Workflow Service implementation using Galaxy as the execution engine

Assumptions

  • A document collection is passed into a workflow via the first input parameter called "Input Dataset Collection" found within the workflow
  • A workflow should have no unset paramaters (i.e. be a completely configured black box)
  • no assumptions on file format are made by the workflow service it simply pass the files into Galaxy, runs the workflow, and retrieves the results.
  • The ID of the workflow to run (retrieved from the metadata header) is assumed to be the name of the Galaxy workflow to run.
  • the format of a corpus in the store is detailed in http://redmine.openminted.eu/projects/platform/wiki/Corpus_Specification

Hints/Tips

  • URLs and API keys are currently hard-coded into the test class, although they are specified in application.properties for normal use
  • Archive ID for the new corpus containing the annotations is stored in the ExecutionStatus object for the completed workflow job

How to configure

  • You will need to install
    • a running Galaxy instance, and an API key to access it
    • a OMTD store instance (local file based is fine for testing)
  • configuration details need to go into
    • application.properties for the main code
    • they are hard-coded into the test code (an unfortunate problem with spring injection)

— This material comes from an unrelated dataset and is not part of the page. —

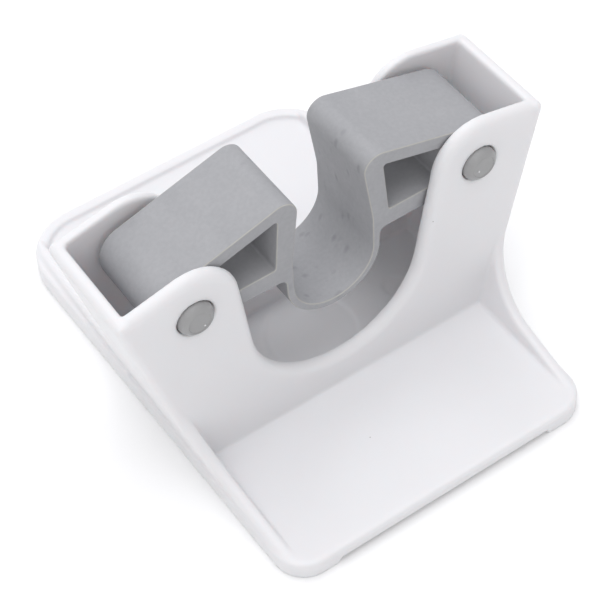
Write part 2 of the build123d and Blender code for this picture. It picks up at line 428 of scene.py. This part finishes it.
def soft_shell(frame):
    """The white moulding: the CAD solid remeshed finely, then smoothed to soften its edges."""
    source = frame["nodes"]["holder_body"]
    piece = mesh_object("holder_shell", source.data.copy())
    remesh = piece.modifiers.new("Remesh", "REMESH")
    remesh.mode = "VOXEL"
    remesh.voxel_size = SHELL_VOXEL
    smooth = piece.modifiers.new("Smooth", "SMOOTH")
    smooth.factor = SHELL_SMOOTHING_FACTOR
    smooth.iterations = SHELL_SMOOTHING_STEPS
    piece = baked(piece, "holder_shell")
    piece.data.calc_loop_triangles()
    thin = piece.modifiers.new("Decimate", "DECIMATE")
    thin.ratio = min(1.0, SHELL_TRIANGLES / len(piece.data.loop_triangles))
    piece = baked(piece, "holder_shell")
    piece.data.shade_smooth()
    return piece


def gripper_outlines(channel, pin, arm, strap):
    """Outer outline of the gripper, its two windows and its two pin bores, in X and Z.

    pin holds the X of the right bore, its radius and its Z.
    """
    inside = channel["radius"]
    outside = strap[1].x
    floor = arm[0].z
    back = arm[1].x
    slope_end = ARM_TIP[1] - (back - ARM_TIP[0]) * math.tan(ARM_SLOPE)
    half = [
        (outside, floor, STRAP_ROOT_RADIUS),
        (back, floor, back - pin.x),
        (back, slope_end, ARM_SHOULDER_RADIUS),
        (*ARM_TIP, ARM_TIP_RADIUS),
        (inside, ARM_FACE_TOP, ARM_FACE_RADIUS),
    ]
    bottom = arc((0, channel["z"]), outside, STRAP_ARC_END, 0)
    top = arc((0, channel["z"]), inside, 0, STRAP_ARC_END)
    ends = [(outside, channel["z"], 0), *half, (inside, channel["z"], 0)]
    turned = rounded(ends)[1:-1]
    right = bottom + turned + top
    left = [Vector((-point.x, point.y)) for point in reversed(right)]
    outlines = [right + left]
    for side in SIDES.values():
        window = [(side * x * MM, z * MM, WINDOW_CORNER_RADIUS) for x, z in WINDOW_CORNERS]
        outlines.append(rounded(window))
        outlines.append(arc((side * pin.x, pin.z), pin.y, 0, BORE_ARC_END))
    return outlines


def handle_channel(frame):
    """The channel the handle sits in: its radius, and the height of its axis."""
    mounts = {mount["name"]: mount for mount in frame["record"]["mounts"]}
    clamp = mounts["handle_channel"]
    return {"radius": clamp["dims"]["r_mm"] * MM, "z": clamp["pos_m"][2]}


def gripper_halves(frame):
    """The rubber gripper as two halves, cut at the middle of its strap."""
    channel = handle_channel(frame)
    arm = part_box("gripper_right_arm")
    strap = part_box("gripper_strap")
    pin_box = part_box("right_pivot_pin")
    centre = (pin_box[0] + pin_box[1]) / 2
    bore = (pin_box[1].x - pin_box[0].x) / 2 + PIN_CLEARANCE
    pin = Vector((centre.x, bore, centre.z))
    outlines = gripper_outlines(channel, pin, arm, strap)
    whole = rounded_slab("gripper", outlines, arm[0].y, arm[1].y, GRIPPER_EDGE_RADIUS)
    halves = {}
    for name, side in SIDES.items():
        form = bmesh.new()
        form.from_mesh(whole.data)
        bmesh.ops.remove_doubles(form, verts=form.verts, dist=MERGE_DISTANCE)
        cut = bmesh.ops.bisect_plane(
            form,
            geom=form.verts[:] + form.edges[:] + form.faces[:],
            plane_co=(0, 0, 0),
            plane_no=(side, 0, 0),
            clear_inner=True,
        )
        rim = [part for part in cut["geom_cut"] if isinstance(part, bmesh.types.BMEdge)]
        bmesh.ops.holes_fill(form, edges=rim)
        bmesh.ops.recalc_face_normals(form, faces=form.faces)
        mesh = bpy.data.meshes.new(f"gripper_{name}_half")
        form.to_mesh(mesh)
        form.free()
        halves[name] = mesh_object(mesh.name, mesh)
        smooth_shading(halves[name])
    bpy.data.objects.remove(whole)
    return halves


def pivot_pin(side):
    """A pin with a dome at each end, dished in the middle, and the nub of its mould's gate,
    coloured pale as a painted glint.
    """
    low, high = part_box(f"{side}_pivot_pin")
    centre = (low + high) / 2
    radius = (high.x - low.x) / 2
    half = (high.y - low.y) / 2
    dome_centre = (radius - PIN_DOME_RADIUS, half - PIN_DOME_RADIUS)
    dome = arc(dome_centre, PIN_DOME_RADIUS, PIN_DOME_ANGLE, 0)
    dome = [point + Vector((0, half - dome[0].y)) for point in dome]
    dish = half - PIN_DISH_DEPTH
    profile = [Vector((0, dish)), Vector((dome[0].x - PIN_DISH_DEPTH, dish)), *dome]
    profile += [Vector((point.x, -point.y)) for point in reversed(profile)]
    form = bmesh.new()
    rows = [form.verts.new((point.x, point.y, 0)) for point in profile]
    edges = [form.edges.new(pair) for pair in zip(rows, rows[1:])]
    bmesh.ops.spin(
        form,
        geom=rows + edges,
        cent=(0, 0, 0),
        axis=(0, 1, 0),
        angle=2 * math.pi,
        steps=PIN_STEPS,
        use_duplicate=False,
    )
    bmesh.ops.remove_doubles(form, verts=form.verts, dist=MERGE_DISTANCE)
    round_steps, up_steps = PIN_NUB_SEGMENTS
    nub = bmesh.ops.create_uvsphere(
        form,
        u_segments=round_steps,
        v_segments=up_steps,
        radius=PIN_NUB_RADIUS,
    )
    across, up = PIN_NUB_PLACES[side]
    place = Vector((across * MM, -dish, up * MM))
    bmesh.ops.translate(form, verts=nub["verts"], vec=place)
    # The nub's faces take the second material, the pale painted glint.
    for face in {face for vertex in nub["verts"] for face in vertex.link_faces}:
        face.material_index = 1
    bmesh.ops.recalc_face_normals(form, faces=form.faces)
    bmesh.ops.translate(form, verts=form.verts, vec=centre)
    mesh = bpy.data.meshes.new(f"{side}_pivot_pin_turned")
    form.to_mesh(mesh)
    form.free()
    piece = mesh_object(mesh.name, mesh)
    smooth_shading(piece, PIN_SHARP_ANGLE)
    return piece


# ---------------------------------------------------------------------- studio


def camera():
    """The camera, from the left and above, rolled a little."""
    data = bpy.data.cameras.new("Camera")
    data.lens = CAMERA_LENS
    data.sensor_width = CAMERA_SENSOR
    data.clip_start, data.clip_end = CAMERA_CLIP
    made = mesh_object("Camera", data)
    level = math.cos(CAMERA_ELEVATION)
    back = Vector(
        (
            math.sin(CAMERA_AZIMUTH) * level,
            -math.cos(CAMERA_AZIMUTH) * level,
            math.sin(CAMERA_ELEVATION),
        )
    )
    made.location = CAMERA_TARGET + back * CAMERA_DISTANCE
    turn = (-back).to_track_quat("-Z", "Y").to_matrix().to_4x4()
    made.rotation_euler = (turn @ Matrix.Rotation(CAMERA_ROLL, 4, "Z")).to_euler()
    bpy.context.scene.camera = made


def lamp(name, place, power, colour):
    """A large square light aimed at the holder."""
    data = bpy.data.lights.new(name, "AREA")
    data.size = LAMP_SIZE
    data.energy = power
    data.color = colour
    made = mesh_object(name, data)
    made.location = place
    towards = CAMERA_TARGET - Vector(place)
    made.rotation_euler = towards.to_track_quat("-Z", "Y").to_euler()


def studio():
    """A pale floor in a white light tent, brightest overhead."""
    bpy.ops.mesh.primitive_plane_add(size=FLOOR_SIZE)
    floor = bpy.context.object
    floor.name = "floor"
    made, shader = material("floor")
    shader.inputs["Base Color"].default_value = FLOOR_COLOUR
    shader.inputs["Roughness"].default_value = FLOOR_ROUGHNESS
    shader.inputs["Emission Color"].default_value = (1, 1, 1, 1)
    shader.inputs["Emission Strength"].default_value = FLOOR_GLOW
    floor.data.materials.append(made)
    world = bpy.context.scene.world or bpy.data.worlds.new("World")
    bpy.context.scene.world = world
    world.use_nodes = True
    sky = world.node_tree.nodes["Background"]
    sky.inputs["Color"].default_value = (1.0, 1.0, 1.0, 1)
    sky.inputs["Strength"].default_value = SKY_STRENGTH
    for name, place, power, colour in LAMPS:
        lamp(name, place, power, colour)
    bpy.context.scene.view_settings.view_transform = "Standard"


# ------------------------------------------------------------------------ main

plastic = white_plastic()
rubber = grey_rubber()
edge_highlight_paint = rubber_painted_edge_highlight()
pin_plastic = grey_plastic()
nub_glint_paint = nub_painted_glint()
pad_foam = foam()

shell = soft_shell(frame)
shell.data.materials.clear()
shell.data.materials.append(plastic)
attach(shell, "housing")
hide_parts("holder_body")

for name, half in gripper_halves(frame).items():
    half.data.materials.append(rubber)
    half.data.materials.append(edge_highlight_paint)
    # Faces of the rounded front and back edges, picked by how far they turn towards Y, take the
    # pale second material: a painted highlight.
    least, most = HIGHLIGHT_EDGE_TILT
    for polygon in half.data.polygons:
        polygon.material_index = 1 if least < abs(polygon.normal.y) < most else 0
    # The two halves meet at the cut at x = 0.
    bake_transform(half)
    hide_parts(f"gripper_{name}_arm", "gripper_strap")

for name in SIDES:
    pin = pivot_pin(name)
    pin.data.materials.append(pin_plastic)
    # The second material paints a pale glint on the pin's nub.
    pin.data.materials.append(nub_glint_paint)
    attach(pin, "housing")
    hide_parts(f"{name}_pivot_pin")
    pad = frame["nodes"][f"{name}_mounting_pad"]
    pad.data.materials.clear()
    pad.data.materials.append(pad_foam)

studio()
camera()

Further configuration to maximise performance

Uploading files directly into the Galaxy history via HTTP is exceedingly slow and is not adequate for our needs, especially once we start seeing corpora with upwards of a 1000 documents etc. To get around this issue the workflow service makes use of the FTP upload feature in Galaxy. Now while it is referred to as being for FTP upload this feature simply allows Galaxy to link documents in a given folder structure into a history for use by a workflow. While the documentation (https://galaxyproject.org/admin/config/upload-via-ftp/) explains how you would use this in conjunction with an FTP server running on the same machine as Galaxy this is not the only way the feature can be used.

Our approach uses the FTP feature to allow us to quickly add documents to the history using a shared file system that can be accessed by both the Galaxy instance and the workflow service. When a workflow is invoked the workflow service extracts the relevant corpora from the OMTD Store and unpacks the files onto the shared file system using the directory structure expected by Galaxy. These files are then linked into the Galaxy history without needing to be uploaded via the slow HTTP route.

To configure this feature (if not configured files will be uploaded via HTTP as before) you need to do a number of things.

  • Create a directory on a shared file system that can be accessed (read and write) by both the Galaxy instance and the workflow service
  • Edit the Galaxy configuration file config/galaxy.ini to set the ftp_upload_dir to point to the shared directory created above
  • Add and configure the following new parameters to application.properties of the workflow service
    • galaxy.ftp.dir must point to the shared folder
    • galaxy.user.email must be set to the e-mail address registered in Galaxy for the user whose API key the workflow service uses to access Galaxy

Once configured in this way any workflows that are invoked will use this route to get documents into the Galaxy history rather than HTTP upload.

Note that it may, in future, be possible to make this even quicker by cutting out the workflow service entirely. Instead we could configure the OMTD Store so that on request it dumps a corpus directly into the shared file system in the same way as the workflow service now does, which would remove the need to zip up the corpus, transfer it from the VM running the store to the workflow service VM, and then unzipping it again. Instead the store could simply send a directory path to the workflow service pointing to the unpacked corpus on the shared file system and the workflow service could then simply enumerate the files and add them to the history without having to transfer them across the network.